Quoting PJMM: My ex and i always do our own thing. Sometimes we'll take ds out to dinner together but it's rare. It's more likely i do a party when it's convenient for me and ds. My ex takes him to dinner. Just plan your own thing with ds. Court order smurt order who cares? I never heard such a thing myself.


Anonymous
by Anonymous 2 on Oct. 16, 2017 at 6:46 PM
2 moms liked this
While that's all fine and dandy I would still plan a party for my kid, even if his dad planned one too, since he is the type to lie and exclude me.

Quoting Anonymous 1:

I didn't plan one before because it's in the court order that the parent who has him on his birthday is responsible for planning the party that year. His lawyer insisted on that clause. However, I suggested to him that, while I would be responsible for paying the past years, that it would be good for our son if he was there, and he has come (the first year the party was at my house and he was running around playing host as if it was still his while I cooked and cleaned after the kids - it's not like he has been made to feel awkward or excluded. 

Quoting Anonymous 2: Why wouldn't each of you throw your own parties for him?

PJMM
by Ruby Member on Oct. 16, 2017 at 6:49 PM
Does your ex even know his friends? Because chances are my ex doesn't know my sons. He doesn't live in town. He has met ds' gf and our other son's bff once. So i always do parties. He usually does something with ds when he sees him.

Quoting Anonymous 1:

Believe me, I would MUCH rather go that route. 

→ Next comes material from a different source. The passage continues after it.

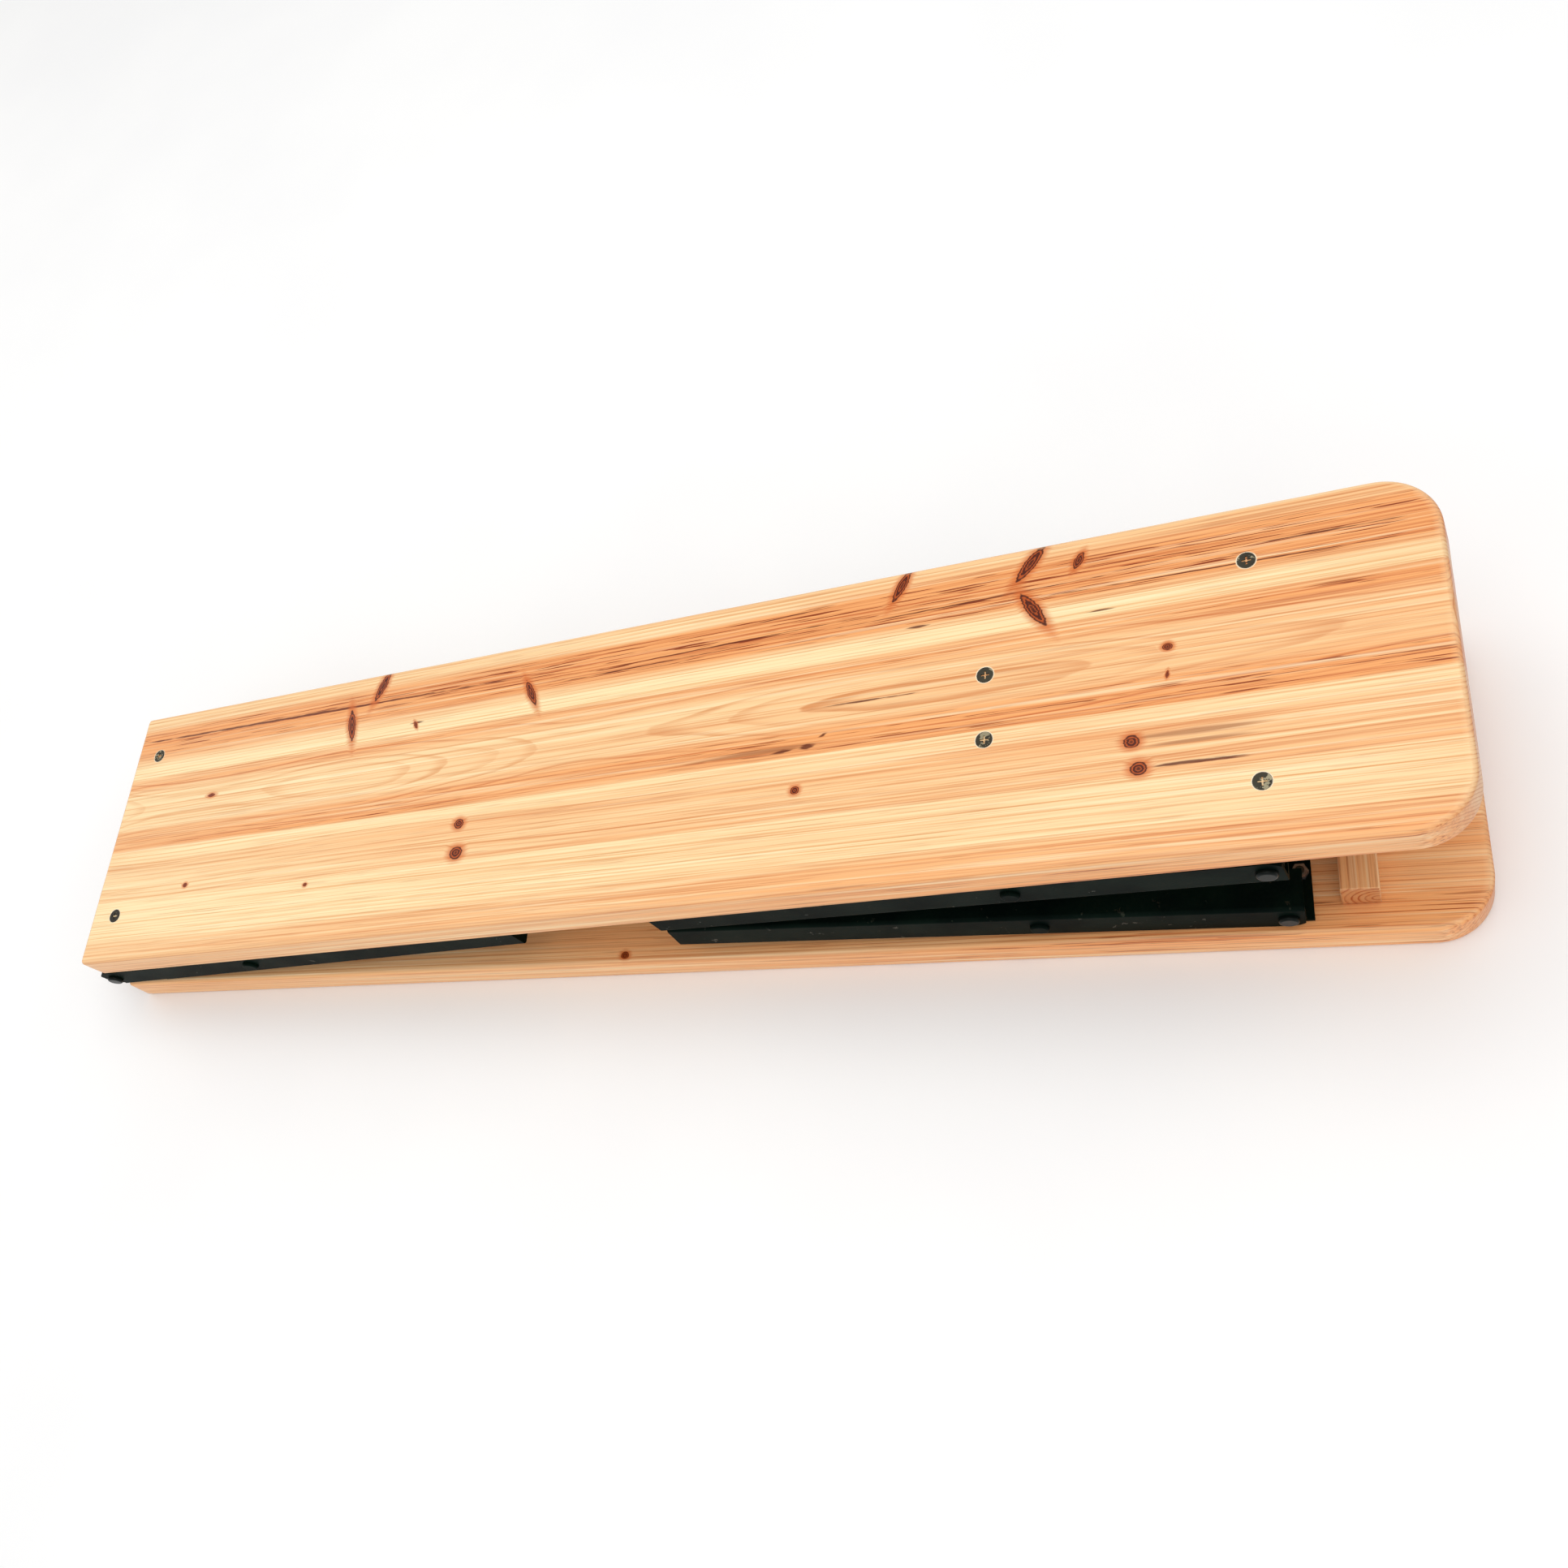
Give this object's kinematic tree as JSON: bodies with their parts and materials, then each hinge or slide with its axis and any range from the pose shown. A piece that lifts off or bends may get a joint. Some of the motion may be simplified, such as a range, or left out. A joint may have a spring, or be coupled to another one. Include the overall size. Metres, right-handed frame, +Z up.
{
  "type": "folding bench",
  "caption": "Long wooden bench seat in two halves that fold onto each other, with folding steel legs between them.",
  "frame": {"origin": "centre of the folded bench's footprint, on the floor under the lower half's seat face", "axes": "+X from the joint end to the outer, round-cornered end; +Y across the seat, away from the left rails; +Z up"},
  "size_m": [1.1717, 0.2546, 0.1986],
  "materials": {
    "seat_wood": "clear satin lacquer on edge-glued softwood staves",
    "batten_wood": "clear satin lacquer",
    "green_steel": "dark green powder coat",
    "bolt_steel": "dull zinc, a little worn",
    "zinc_steel": "bright zinc",
    "rivet_steel": "dark green powder coat, rubbed on the crown"
  },
  "bodies": {
    "lower_half": {"lower_batten": "batten_wood", "lower_batten_screws": "zinc_steel", "lower_board": "seat_wood", "lower_joint_ears": "green_steel", "lower_joint_plate": "green_steel", "lower_joint_plate_bolts": "bolt_steel", "lower_joint_plate_nuts": "zinc_steel", "lower_leg_ears": "green_steel", "lower_leg_pivot_rivets": "rivet_steel", "lower_leg_plate": "green_steel", "lower_leg_plate_bolts": "bolt_steel", "lower_leg_plate_nuts": "zinc_steel", "lower_stay_bracket_pin": "rivet_steel", "lower_stay_ear": "green_steel", "lower_stay_plate": "green_steel", "lower_stay_plate_bolts": "bolt_steel", "lower_stay_plate_nuts": "zinc_steel"},
    "lower_leg": {"lower_leg_left_rail": "green_steel", "lower_leg_right_rail": "green_steel", "lower_leg_foot_bar": "green_steel", "lower_leg_cross_rod": "green_steel", "lower_leg_rod_collars": "green_steel"},
    "lower_board_link": {"lower_stay_board_link": "green_steel", "lower_stay_board_link_rivet": "rivet_steel"},
    "lower_leg_link": {"lower_stay_leg_link": "green_steel", "lower_stay_leg_link_rivet": "rivet_steel"},
    "upper_half": {"upper_batten": "batten_wood", "upper_batten_screws": "zinc_steel", "upper_board": "seat_wood", "upper_joint_ears": "green_steel", "upper_joint_plate": "green_steel", "upper_joint_plate_bolts": "bolt_steel", "upper_joint_plate_nuts": "zinc_steel", "upper_leg_ears": "green_steel", "upper_leg_pivot_rivets": "rivet_steel", "upper_leg_plate": "green_steel", "upper_leg_plate_bolts": "bolt_steel", "upper_leg_plate_nuts": "zinc_steel", "upper_stay_bracket_pin": "rivet_steel", "upper_stay_ear": "green_steel", "upper_stay_plate": "green_steel", "upper_stay_plate_bolts": "bolt_steel", "upper_stay_plate_nuts": "zinc_steel", "joint_pins": "rivet_steel"},
    "upper_leg": {"upper_leg_left_rail": "green_steel", "upper_leg_right_rail": "green_steel", "upper_leg_foot_bar": "green_steel", "upper_leg_cross_rod": "green_steel", "upper_leg_rod_collars": "green_steel"},
    "upper_board_link": {"upper_stay_board_link": "green_steel", "upper_stay_board_link_rivet": "rivet_steel"},
    "upper_leg_link": {"upper_stay_leg_link": "green_steel", "upper_stay_leg_link_rivet": "rivet_steel"},
    "centre_leg": {"centre_leg_left_rail": "green_steel", "centre_leg_right_rail": "green_steel", "centre_leg_foot_bar": "green_steel", "centre_leg_cross_rod": "green_steel"}
  },
  "joints": [
    {"name": "fold", "type": "hinge", "parent": "lower_half", "child": "upper_half", "pos_m": [-0.5745, 0, 0.045], "axis": [0, -1, 0], "range_deg": [0, 174.6]},
    {"name": "lower_leg_fold", "type": "hinge", "parent": "lower_half", "child": "lower_leg", "pos_m": [0.4555, 0, 0.045], "axis": [0, 1, 0], "range_deg": [0, 89.7]},
    {"name": "lower_stay_board_link_turn", "type": "hinge", "parent": "lower_half", "child": "lower_board_link", "pos_m": [0.2715, 0, 0.042], "axis": [0, 1, 0], "range_deg": [0, 128.19]},
    {"name": "lower_stay_leg_link_turn", "type": "hinge", "parent": "lower_leg", "child": "lower_leg_link", "pos_m": [0.28766, 0, 0.05233], "axis": [0, 1, 0], "range_deg": [-124.36, 0]},
    {"name": "upper_leg_fold", "type": "hinge", "parent": "upper_half", "child": "upper_leg", "pos_m": [0.45093, 0, 0.14193], "axis": [0, -1, 0], "range_deg": [0, 92.2]},
    {"name": "upper_stay_board_link_turn", "type": "hinge", "parent": "upper_half", "child": "upper_board_link", "pos_m": [0.26746, 0, 0.1276], "axis": [0, -1, 0], "range_deg": [0, 130.81]},
    {"name": "upper_stay_leg_link_turn", "type": "hinge", "parent": "upper_leg", "child": "upper_leg_link", "pos_m": [0.28368, 0, 0.12612], "axis": [0, -1, 0], "range_deg": [-127.62, 0]},
    {"name": "centre_leg_fold", "type": "hinge", "parent": "upper_half", "child": "centre_leg", "pos_m": [-0.5745, 0, 0.045], "axis": [0, 1, 0], "range_deg": [0, 90.2]}
  ],
  "couplings": [
    {"joint": "lower_leg_fold", "follows": "fold", "ratio": 0.5126},
    {"joint": "lower_stay_board_link_turn", "follows": "fold", "ratio": 0.73305},
    {"joint": "lower_stay_leg_link_turn", "follows": "fold", "ratio": -0.71112},
    {"joint": "upper_leg_fold", "follows": "fold", "ratio": 0.52692},
    {"joint": "upper_stay_board_link_turn", "follows": "fold", "ratio": 0.74807},
    {"joint": "upper_stay_leg_link_turn", "follows": "fold", "ratio": -0.72981},
    {"joint": "centre_leg_fold", "follows": "fold", "ratio": 0.51546}
  ]
}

Quoting PJMM: My ex and i always do our own thing. Sometimes we'll take ds out to dinner together but it's rare. It's more likely i do a party when it's convenient for me and ds. My ex takes him to dinner. Just plan your own thing with ds. Court order smurt order who cares? I never heard such a thing myself.

ilovemykids323
by Emerald Member on Oct. 16, 2017 at 6:52 PM
1 mom liked this

i would wait it out and throw a party the weekend after if he doesnt. send out invites on monday. and i would save everything every last thing stating that he is trying to eliminate me and take them to court if need be.

WickedOpal
by Ruby Member on Oct. 16, 2017 at 6:55 PM

You should just do your own thing.  If he has no issue not following the CO on other, IMO bigger things, then this one little one is not going to get you thrown into jail.  Since your Ex is so acrimonious, you could say that he refused to follow the CO and you wanted to make certain that your DS had a party, because that is what is best for the child.  Judges really tend to not side with the asshole who puts his wants above his child's.

MrsDavidB25
by Stacey on Oct. 16, 2017 at 6:57 PM

I wouldn't even assume I would be at the party ex was having and him yours.  From now on just plan your own party for when you have ds.